3 Lessons Chipotle Can Teach EdTech
By Nathan Martin
People who make tools for education could learn about authentic, purposeful communication on “what works” from the people who make burritos.
If it hasn’t yet arrived at a timeline near you (it will), the restaurant’s latest ad, A Love Story builds on a simple formula developed for 2011’s Cannes-winning Back to the Start–and executes it to perfection.
First the formula:
- The Story
Borrow from the Pixar-playbook. Start simple and keep it human. Add a dark twist but don’t forget to provide a hopeful resolution. This story features a boy, a girl and an out-of-control competition between juice stands.
- The Song
Transform much-loved pop gold (like the Backstreet Boys hit Chipotle uses) into a summer anthem through the power of an “authentic voice.” With this short, the cover is sung by Brittany Howard (Alabama Shakes) and Jim James (My Morning Jacket), and is produced by the omnipresent Blake Mills.
- The Message
Don’t preach. Use storytelling for the Up! generation to drive the message home. In this case, quality ingredients and sustainability help make us more human.

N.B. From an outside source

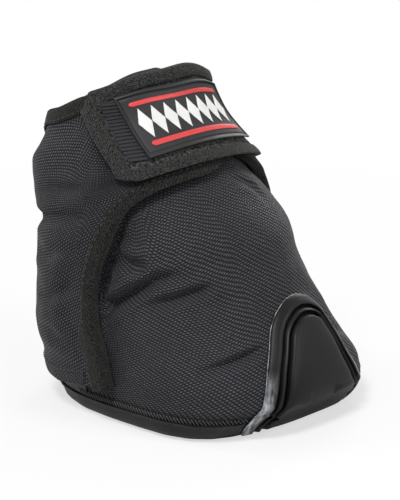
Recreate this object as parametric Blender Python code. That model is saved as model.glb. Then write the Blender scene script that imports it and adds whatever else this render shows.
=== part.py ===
"""A horse hoof boot: a rubber soled cup of padded fabric that closes with one wide strap.

The boot stands on the XY plane with its toe towards -Y and its origin under the middle of the sole.
Every layer lies on one smooth boot form. A place on the form is given by its turn round the boot
(0 at the toe, negative on the near side) and its height, and each layer by its distance out of the form.
"""
import math

import bmesh
import bpy
import numpy as np

# Driving sizes of the boot form, in metres
BOOT_HEIGHT = 0.150
SOLE_HALF_WIDTH = 0.060
TOE_REACH = 0.064
HEEL_REACH = 0.077

# Clearances
FIT_GAP = 0.0003
EDGE_GAP = 0.0005
GUARD_GAP = 0.0009
LAYER_GAP = 0.0007
FOOTBED_GAP = 0.0009
FOLD_GAP = 0.0008

# Sole
SOLE_THICKNESS = 0.0066
TREAD_DEPTH = 0.0025
TREAD_GROOVE = 0.0040
LAND_HALF_WIDTH = 0.022
LAND_HALF_LENGTH = 0.028
TREAD_PITCH = 0.014
RAND_WALL = 0.0028
RAND_BASE = 0.0008
RAND_LIP_REACH = 0.0009
RAND_LIP_HEIGHT = 0.0014
BOARD_THICKNESS = 0.0014
FOOTBED_THICKNESS = 0.0042
FOOTBED_EDGE_ROLL = 0.0012

# Upper layers
VAMP_SHELL = 0.0018
VAMP_LINING = 0.0029
VAMP_FRONT_DROP = 0.024
VAMP_SIDE_DROP = 0.038
VAMP_BOTTOM_RISE = 0.0006
WRAP_LINING = 0.0014
WRAP_SHELL = 0.0018
SIDE_SWELL = 0.0022
VAMP_SWELL = 0.0018
SWELL_FADE = 0.012
SWELL_MARGIN = 0.002
HEEL_LINING = 0.0044
HEEL_LINING_OUT = 0.0010
HEM_HEIGHT = 0.0125
COLLAR_HEEL_DROP = 0.034
COLLAR_SIDE_RISE = 0.003

# Binding tape
TAPE_THICKNESS = 0.0006
TAPE_WIDTH = 0.0065
STRAP_TAPE_WIDTH = 0.0050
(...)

Chipotle uses this formula to sell more than burritos; they’re selling an ethos and vision for business. For edtech companies, the lesson is not to immediately commission a three minute animation about research-backed learning tools, soundtracked by an acoustic cover of Spice Girl’s hit Wannabe.
We are interested in helping students, not just selling products. So edtech companies need to find effective ways to communicate their own substantive vision in an effective and compelling way. To return to the grocery store analogy (an argument for labels in edtech), companies need to find a way to not only be honest and clear, but also memorable. Research married to storytelling–rigour and relevance.
To that end, here are three lessons edtech companies can learn from Chipotle:
1. Start Simple, Keep it Human and Root it in Research
Chipotle grabs your attention through the song and story. It engages first with the heart–not based on a rational appeal. I’d argue that the effectiveness of the campaign is that the narrative is rooted in something deeper. At a later point, as you move from the heart to evaluating the actual claims, there is a research and logic behind this approach–in this case food.
Education companies or advocates need to start with the heart and the human story. They should tell compelling stories about how their work impacts real lives. But, that story will only be remain compelling if it’s rooted in something deeper than marketing claims. Education is too important to be treated like an infomercial for a miracle product. Product design, implementation support and teacher training all play a critical role in the success or failure of an education product. Human stories should reflect that complexity–like this explanation of Course Access in Louisiana
2. Sell Ideas Backed by Meaningful Action
For Chipotle, these ads are meant to link to its broader Food with Integrity work. Chipotle wants to deliver value to customers through purposeful growth. If customers can’t see this ad is linked to a coherent and meaningful change in business, it won’t stick.
For education companies, purpose should be integral to its success. At Pearson, efficacy is part of the DNA of our company. We think education should be increasingly driven by products and policies that can deliver a measurable impact for learners. “What works” is not just an idea–it’s meant to inform everything we do.
We aren’t alone in this. Ideas like efficacy and “what works” are to us what sustainable farming and quality ingredients are for Chipotle: a way to deliver shared value for businesses and consumers. We believe that, in the same way sustainable business practices drive better outcomes for businesses and customers, so efficacy and “what works” drive creation of better education systems for teachers and students.
3. “What Works” Starts with Making Sure Products “Work”
Finally, edtech companies shouldn’t forget to take a larger lesson from Chipotle–the most progressive and conscious ad campaign will be unravelled by basic customer service. At Chipotle, this was food safety issues.
For countless edtech companies, it comes out in poor implementation. Education is complicated. The best of strategies and products can be undermined by technical faults, unexpected use cases or a lack of training support.
The key to drawing on these lessons from Chipotle is about finding better ways to connect the brain to the heart in communicating “what works.”
Telling that story might look like convincing Willie Nelson to pick up Trigger for the cause of numbers and quasi-experimental studies. Or it it might look like doing the simple things better–taking the story of a student, a teacher and a classroom and showing (with rigour and transparency) how educational tools have been used to improve lives.